As a workaround on my specific problem, I could try to restore that routing on OpenVPN tunnels as before (which had never given this problem), but it would be nice if it were solved.
Thanks,
Edoardo -
@EdoFede said in Random kernel panic and restart on 2.7.2:
I could try to restore that routing on OpenVPN tunnels as before
That would be a good test. I would expect both VPN types to go down at the same time so IPv6 sessions over both should behave similarly.

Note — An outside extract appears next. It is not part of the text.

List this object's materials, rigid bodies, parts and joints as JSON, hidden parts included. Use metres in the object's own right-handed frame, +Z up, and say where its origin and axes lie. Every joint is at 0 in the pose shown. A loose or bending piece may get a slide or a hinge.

So if it doesn't panic over OpenVPN then it's handling that differently which could be a clue.
-
I'm trying to replicate the setup of IPv6 routing on OpenVPN, but something doesn't work as expected.
I'm not doing the exact same way as before (that worked...both IPv4 and IPv6 tunneling) because I've already setted up IPv4 over IPSec + BGP for this site and don't want to brake the whole setup.I'm trying to route only IPv6 traffic over the OpenVPN tunnel (that has IPv4 endpoints as before), but something is wrong, I think on routing.
I'm able to ping6 google from the "remote" firewall via the tunnel, but not on the internal "remote" IPv6 network.I'll investigate and let you know if I can reproduce the issue even on OpenVPN.
I don't think that will happen anyway, because nothing like this has ever happened to me before with IPv6 and OpenVPN.Bye!
Edo -
Sounds like a missing iroute at the server end.
-
yeah, missing iroute!
Now fixed, thanks!Now I'll monitor the system and let you know if the issue happens also on OpenVPN.
Bye,
Edo -
it seems to be stable on OpenVPN... no reboots/crash at the moment.
The only setup difference with the IPSec configuration is that on IPSec I had to manually enter the default route (route -6 add default <tunnel endpoint>) because for some strange reason it was not set automatically (even if I selected the gateway as default in the routing menu).
I'll write if it happens again, but I would say that the problem only seems to be present on IPSec.